Supplied data:
--

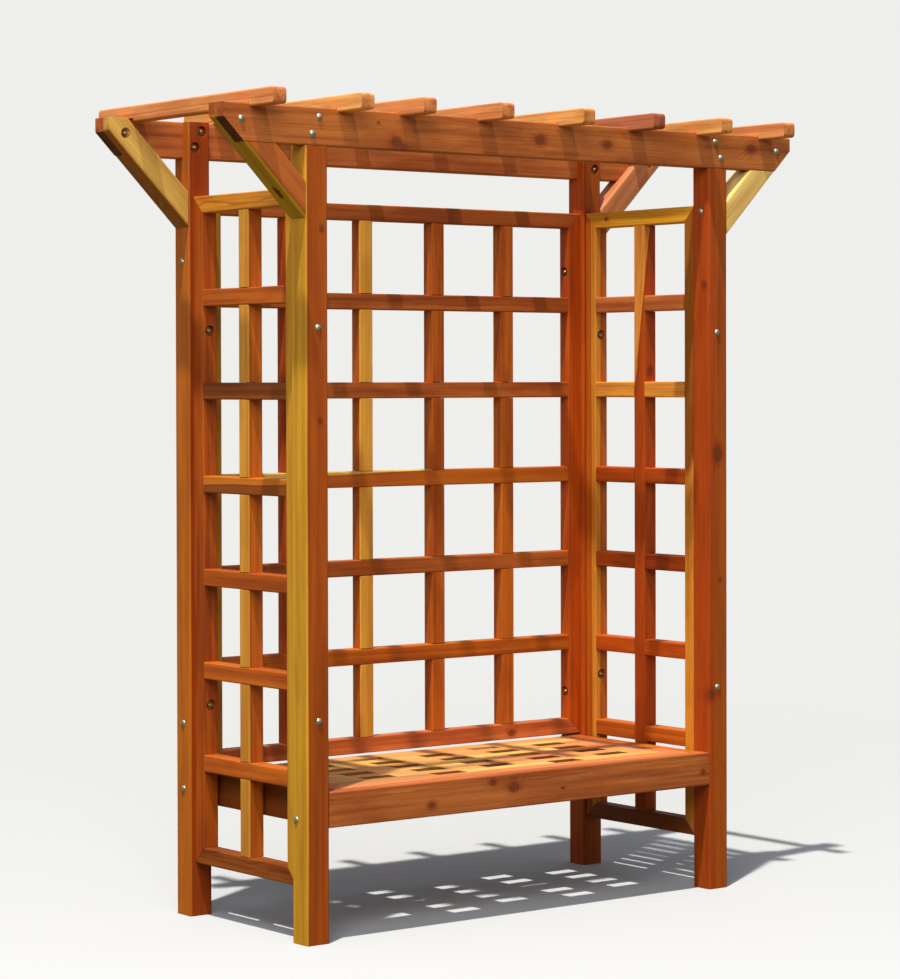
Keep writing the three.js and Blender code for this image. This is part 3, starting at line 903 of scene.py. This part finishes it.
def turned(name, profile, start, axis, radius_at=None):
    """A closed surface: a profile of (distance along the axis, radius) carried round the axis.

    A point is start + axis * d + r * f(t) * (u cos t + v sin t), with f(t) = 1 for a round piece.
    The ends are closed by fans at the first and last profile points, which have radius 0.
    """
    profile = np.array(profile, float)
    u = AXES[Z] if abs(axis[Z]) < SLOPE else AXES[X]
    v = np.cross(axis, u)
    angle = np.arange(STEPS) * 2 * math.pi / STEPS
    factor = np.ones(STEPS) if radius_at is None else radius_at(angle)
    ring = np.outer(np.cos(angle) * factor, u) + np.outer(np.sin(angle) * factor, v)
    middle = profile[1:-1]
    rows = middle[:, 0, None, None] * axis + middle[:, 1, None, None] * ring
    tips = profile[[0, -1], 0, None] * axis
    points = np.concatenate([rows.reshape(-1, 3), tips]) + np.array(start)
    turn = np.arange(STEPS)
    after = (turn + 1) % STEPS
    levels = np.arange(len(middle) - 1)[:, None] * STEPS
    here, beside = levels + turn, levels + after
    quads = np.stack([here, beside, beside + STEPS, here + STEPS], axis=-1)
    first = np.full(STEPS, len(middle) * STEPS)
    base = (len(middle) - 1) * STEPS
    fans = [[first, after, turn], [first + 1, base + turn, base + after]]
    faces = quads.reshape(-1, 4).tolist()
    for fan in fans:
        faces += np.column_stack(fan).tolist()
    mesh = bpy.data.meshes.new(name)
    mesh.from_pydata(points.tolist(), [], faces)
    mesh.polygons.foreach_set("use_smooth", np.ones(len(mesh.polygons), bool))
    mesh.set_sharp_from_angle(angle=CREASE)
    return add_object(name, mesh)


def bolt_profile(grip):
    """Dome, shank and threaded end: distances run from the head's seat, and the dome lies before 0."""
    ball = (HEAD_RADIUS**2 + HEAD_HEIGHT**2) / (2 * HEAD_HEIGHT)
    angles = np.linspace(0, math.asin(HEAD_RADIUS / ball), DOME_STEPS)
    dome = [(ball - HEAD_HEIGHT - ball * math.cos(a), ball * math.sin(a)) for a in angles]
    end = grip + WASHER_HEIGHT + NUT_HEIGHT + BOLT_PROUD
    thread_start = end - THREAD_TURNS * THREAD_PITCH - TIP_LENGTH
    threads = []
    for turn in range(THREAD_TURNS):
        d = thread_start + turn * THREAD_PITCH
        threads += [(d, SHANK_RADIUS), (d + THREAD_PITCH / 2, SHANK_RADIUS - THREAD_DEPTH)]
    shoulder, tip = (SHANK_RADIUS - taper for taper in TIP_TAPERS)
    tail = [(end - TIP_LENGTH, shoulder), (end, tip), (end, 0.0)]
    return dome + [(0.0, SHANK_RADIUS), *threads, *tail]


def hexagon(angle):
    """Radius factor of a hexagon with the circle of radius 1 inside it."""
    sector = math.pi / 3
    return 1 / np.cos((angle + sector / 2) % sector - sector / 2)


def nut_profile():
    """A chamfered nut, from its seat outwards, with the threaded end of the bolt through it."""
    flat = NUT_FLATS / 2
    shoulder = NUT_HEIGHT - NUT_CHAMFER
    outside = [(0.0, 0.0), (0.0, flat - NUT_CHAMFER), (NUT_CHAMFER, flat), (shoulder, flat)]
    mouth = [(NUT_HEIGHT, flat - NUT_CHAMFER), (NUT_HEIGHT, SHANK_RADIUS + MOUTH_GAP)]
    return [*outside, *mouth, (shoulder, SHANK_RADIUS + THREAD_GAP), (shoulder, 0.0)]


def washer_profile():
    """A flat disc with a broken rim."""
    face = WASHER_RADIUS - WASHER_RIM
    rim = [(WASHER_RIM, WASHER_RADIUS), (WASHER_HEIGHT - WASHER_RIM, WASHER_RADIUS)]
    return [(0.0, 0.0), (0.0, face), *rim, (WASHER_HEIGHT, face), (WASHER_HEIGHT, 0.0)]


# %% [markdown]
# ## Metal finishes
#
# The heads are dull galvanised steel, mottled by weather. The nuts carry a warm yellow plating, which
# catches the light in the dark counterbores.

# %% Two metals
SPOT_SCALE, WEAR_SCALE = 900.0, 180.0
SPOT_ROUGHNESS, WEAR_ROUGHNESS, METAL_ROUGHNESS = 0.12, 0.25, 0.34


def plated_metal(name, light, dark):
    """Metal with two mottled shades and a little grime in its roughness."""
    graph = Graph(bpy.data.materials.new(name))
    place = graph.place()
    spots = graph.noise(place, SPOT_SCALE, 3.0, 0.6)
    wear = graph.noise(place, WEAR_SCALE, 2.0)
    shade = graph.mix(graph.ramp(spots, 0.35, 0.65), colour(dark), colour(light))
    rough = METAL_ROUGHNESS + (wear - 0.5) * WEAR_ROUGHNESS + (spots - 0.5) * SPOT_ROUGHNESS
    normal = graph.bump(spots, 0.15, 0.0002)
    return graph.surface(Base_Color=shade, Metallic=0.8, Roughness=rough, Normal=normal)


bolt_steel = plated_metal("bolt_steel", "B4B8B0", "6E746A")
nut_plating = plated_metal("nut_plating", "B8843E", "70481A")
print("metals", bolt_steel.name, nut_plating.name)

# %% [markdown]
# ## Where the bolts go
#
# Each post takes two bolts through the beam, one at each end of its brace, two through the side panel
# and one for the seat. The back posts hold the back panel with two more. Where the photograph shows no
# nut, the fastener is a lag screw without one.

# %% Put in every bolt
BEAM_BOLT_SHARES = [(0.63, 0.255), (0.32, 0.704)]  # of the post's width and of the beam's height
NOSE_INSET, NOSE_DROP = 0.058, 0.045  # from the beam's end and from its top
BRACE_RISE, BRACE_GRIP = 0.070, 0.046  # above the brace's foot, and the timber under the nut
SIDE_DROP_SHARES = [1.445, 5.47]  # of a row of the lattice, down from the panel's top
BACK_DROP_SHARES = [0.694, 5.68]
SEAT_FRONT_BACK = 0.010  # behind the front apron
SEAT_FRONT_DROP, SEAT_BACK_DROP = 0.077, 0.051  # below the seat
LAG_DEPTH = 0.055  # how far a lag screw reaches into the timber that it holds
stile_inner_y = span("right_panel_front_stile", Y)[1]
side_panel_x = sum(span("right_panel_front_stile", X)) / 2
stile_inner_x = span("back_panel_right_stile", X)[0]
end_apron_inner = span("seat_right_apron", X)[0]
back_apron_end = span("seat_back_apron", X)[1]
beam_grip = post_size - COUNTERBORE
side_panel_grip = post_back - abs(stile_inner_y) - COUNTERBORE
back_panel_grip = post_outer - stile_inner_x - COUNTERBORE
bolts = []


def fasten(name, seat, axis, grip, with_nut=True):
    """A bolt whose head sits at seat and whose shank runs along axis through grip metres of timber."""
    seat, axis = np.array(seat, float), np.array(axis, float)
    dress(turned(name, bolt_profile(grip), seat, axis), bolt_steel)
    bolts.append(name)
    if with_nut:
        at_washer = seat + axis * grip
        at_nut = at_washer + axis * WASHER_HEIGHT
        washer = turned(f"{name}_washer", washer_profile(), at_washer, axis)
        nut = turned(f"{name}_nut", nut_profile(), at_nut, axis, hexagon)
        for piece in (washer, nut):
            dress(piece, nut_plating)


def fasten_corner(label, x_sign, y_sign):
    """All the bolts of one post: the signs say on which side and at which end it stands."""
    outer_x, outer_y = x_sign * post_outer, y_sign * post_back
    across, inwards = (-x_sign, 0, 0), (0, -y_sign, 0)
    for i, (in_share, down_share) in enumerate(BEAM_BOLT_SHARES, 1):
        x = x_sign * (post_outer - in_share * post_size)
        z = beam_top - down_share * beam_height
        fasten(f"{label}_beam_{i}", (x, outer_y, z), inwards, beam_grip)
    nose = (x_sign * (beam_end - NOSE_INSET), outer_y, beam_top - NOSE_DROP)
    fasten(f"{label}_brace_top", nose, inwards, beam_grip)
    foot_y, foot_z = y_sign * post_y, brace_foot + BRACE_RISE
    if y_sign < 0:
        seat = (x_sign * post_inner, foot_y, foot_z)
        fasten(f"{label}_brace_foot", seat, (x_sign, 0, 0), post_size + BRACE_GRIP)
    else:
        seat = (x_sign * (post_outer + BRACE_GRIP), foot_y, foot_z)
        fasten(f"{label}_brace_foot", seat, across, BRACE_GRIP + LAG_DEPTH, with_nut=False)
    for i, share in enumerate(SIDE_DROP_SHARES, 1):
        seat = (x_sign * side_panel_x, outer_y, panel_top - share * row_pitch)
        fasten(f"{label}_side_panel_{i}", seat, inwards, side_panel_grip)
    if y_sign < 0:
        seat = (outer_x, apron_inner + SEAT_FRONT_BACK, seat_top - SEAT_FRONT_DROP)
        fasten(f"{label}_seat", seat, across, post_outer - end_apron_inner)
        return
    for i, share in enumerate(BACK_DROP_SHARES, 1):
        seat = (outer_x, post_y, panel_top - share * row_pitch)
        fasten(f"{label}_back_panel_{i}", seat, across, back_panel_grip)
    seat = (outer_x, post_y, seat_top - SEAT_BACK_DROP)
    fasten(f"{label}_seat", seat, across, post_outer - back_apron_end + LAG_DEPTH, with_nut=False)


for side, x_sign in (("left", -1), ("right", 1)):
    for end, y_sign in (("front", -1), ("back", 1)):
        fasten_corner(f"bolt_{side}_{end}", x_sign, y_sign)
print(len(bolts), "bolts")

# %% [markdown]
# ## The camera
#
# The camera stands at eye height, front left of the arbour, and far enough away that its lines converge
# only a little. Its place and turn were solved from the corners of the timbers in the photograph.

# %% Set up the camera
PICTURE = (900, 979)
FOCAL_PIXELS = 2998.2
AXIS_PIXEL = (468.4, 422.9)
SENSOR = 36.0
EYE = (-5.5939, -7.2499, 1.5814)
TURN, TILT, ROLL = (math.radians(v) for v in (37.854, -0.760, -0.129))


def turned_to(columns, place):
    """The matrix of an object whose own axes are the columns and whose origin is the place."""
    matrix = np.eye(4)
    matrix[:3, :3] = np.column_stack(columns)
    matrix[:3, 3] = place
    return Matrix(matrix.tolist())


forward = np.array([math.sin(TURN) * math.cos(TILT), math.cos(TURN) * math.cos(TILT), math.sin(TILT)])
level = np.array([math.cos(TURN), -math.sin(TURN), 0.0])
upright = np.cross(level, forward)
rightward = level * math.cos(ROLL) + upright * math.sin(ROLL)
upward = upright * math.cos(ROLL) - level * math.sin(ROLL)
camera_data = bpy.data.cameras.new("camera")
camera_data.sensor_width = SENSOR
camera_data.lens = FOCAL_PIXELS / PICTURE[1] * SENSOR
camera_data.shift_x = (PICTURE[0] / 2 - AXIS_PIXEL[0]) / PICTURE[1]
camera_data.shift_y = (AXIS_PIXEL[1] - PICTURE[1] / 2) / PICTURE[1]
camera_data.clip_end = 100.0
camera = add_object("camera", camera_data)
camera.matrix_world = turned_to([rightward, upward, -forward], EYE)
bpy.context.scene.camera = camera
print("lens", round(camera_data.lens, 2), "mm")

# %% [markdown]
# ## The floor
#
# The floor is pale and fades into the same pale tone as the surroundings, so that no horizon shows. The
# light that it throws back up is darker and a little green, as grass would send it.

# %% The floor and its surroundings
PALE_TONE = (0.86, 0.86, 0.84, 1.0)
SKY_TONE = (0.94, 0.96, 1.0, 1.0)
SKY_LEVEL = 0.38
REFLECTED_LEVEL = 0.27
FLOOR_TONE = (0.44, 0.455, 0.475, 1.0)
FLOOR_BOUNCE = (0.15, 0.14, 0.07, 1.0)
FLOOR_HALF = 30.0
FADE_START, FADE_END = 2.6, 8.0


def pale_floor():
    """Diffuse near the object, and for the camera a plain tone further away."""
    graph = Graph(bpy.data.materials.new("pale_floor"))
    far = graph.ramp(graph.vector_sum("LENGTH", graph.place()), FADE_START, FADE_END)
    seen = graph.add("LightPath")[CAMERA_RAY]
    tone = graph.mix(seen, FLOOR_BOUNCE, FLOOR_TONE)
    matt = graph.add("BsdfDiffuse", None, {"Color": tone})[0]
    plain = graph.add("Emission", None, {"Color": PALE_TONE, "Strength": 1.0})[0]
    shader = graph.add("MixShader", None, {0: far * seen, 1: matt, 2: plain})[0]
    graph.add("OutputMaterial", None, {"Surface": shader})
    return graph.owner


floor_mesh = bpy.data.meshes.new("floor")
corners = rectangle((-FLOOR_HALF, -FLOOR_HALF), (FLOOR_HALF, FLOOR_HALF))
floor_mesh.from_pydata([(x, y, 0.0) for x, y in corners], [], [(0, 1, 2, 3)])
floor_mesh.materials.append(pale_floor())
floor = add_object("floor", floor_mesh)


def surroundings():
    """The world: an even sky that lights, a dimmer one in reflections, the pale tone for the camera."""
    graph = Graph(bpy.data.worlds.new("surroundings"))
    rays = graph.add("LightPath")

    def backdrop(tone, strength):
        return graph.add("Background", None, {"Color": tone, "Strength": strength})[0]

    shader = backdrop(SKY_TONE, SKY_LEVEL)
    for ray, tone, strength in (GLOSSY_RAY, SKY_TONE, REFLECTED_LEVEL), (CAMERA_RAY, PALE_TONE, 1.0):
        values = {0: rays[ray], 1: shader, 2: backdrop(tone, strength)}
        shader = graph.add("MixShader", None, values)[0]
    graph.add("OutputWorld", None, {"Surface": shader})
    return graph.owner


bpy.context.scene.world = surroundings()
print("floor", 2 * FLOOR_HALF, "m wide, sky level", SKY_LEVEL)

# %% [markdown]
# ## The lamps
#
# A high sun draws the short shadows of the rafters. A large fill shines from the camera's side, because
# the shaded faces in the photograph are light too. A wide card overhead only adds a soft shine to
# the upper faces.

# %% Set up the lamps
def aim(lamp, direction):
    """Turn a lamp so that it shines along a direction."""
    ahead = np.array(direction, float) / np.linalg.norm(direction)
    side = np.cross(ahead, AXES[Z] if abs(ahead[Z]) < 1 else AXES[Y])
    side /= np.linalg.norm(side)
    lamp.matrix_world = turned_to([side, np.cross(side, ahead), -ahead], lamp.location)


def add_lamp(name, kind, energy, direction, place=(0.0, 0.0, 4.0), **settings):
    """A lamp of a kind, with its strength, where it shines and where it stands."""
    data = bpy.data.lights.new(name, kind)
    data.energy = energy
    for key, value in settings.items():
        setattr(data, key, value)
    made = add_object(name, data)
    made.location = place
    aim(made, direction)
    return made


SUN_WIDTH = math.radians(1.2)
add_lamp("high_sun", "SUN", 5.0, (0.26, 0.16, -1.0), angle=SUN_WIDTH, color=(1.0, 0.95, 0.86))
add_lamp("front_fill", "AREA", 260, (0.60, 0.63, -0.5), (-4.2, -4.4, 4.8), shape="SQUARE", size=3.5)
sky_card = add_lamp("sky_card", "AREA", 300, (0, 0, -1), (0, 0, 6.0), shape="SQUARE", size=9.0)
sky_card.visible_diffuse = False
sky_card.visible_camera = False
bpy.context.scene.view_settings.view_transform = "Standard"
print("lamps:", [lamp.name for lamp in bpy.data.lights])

--

Objective: Verbatim output is expected for the lines from the start of the data to the line in which "round the axis." appears, both included.

Answer:
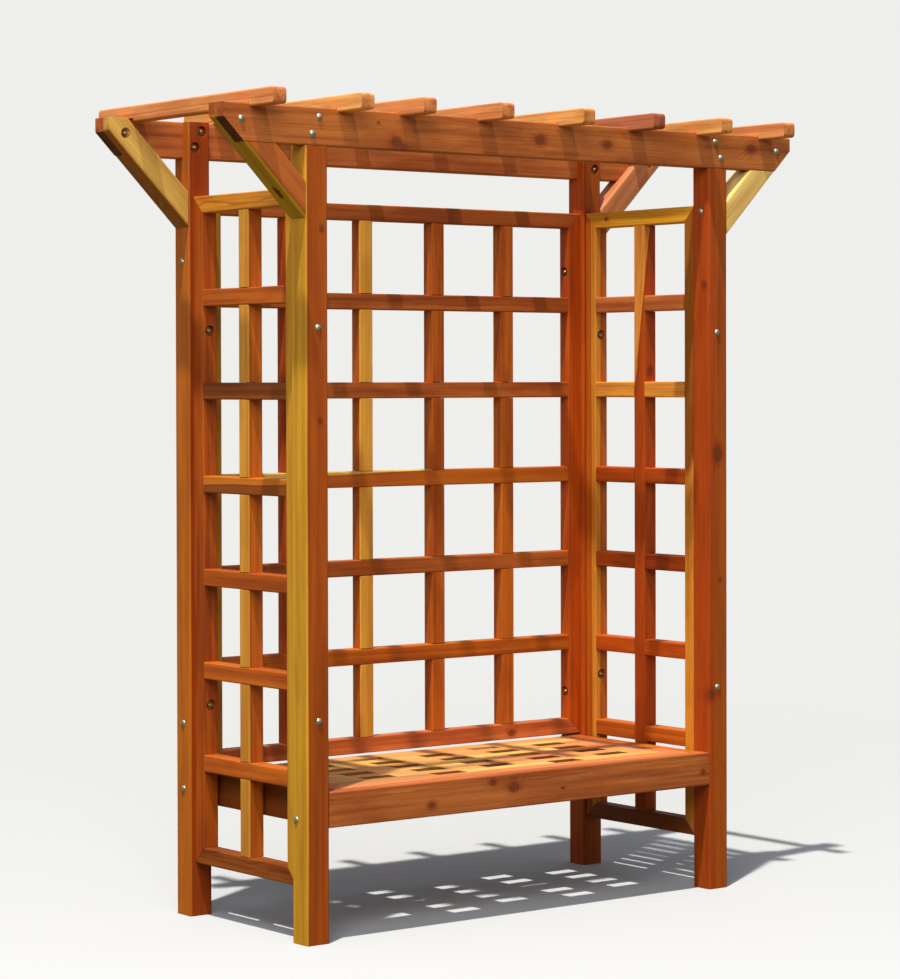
Keep writing the three.js and Blender code for this image. This is part 3, starting at line 903 of scene.py. This part finishes it.
def turned(name, profile, start, axis, radius_at=None):
    """A closed surface: a profile of (distance along the axis, radius) carried round the axis.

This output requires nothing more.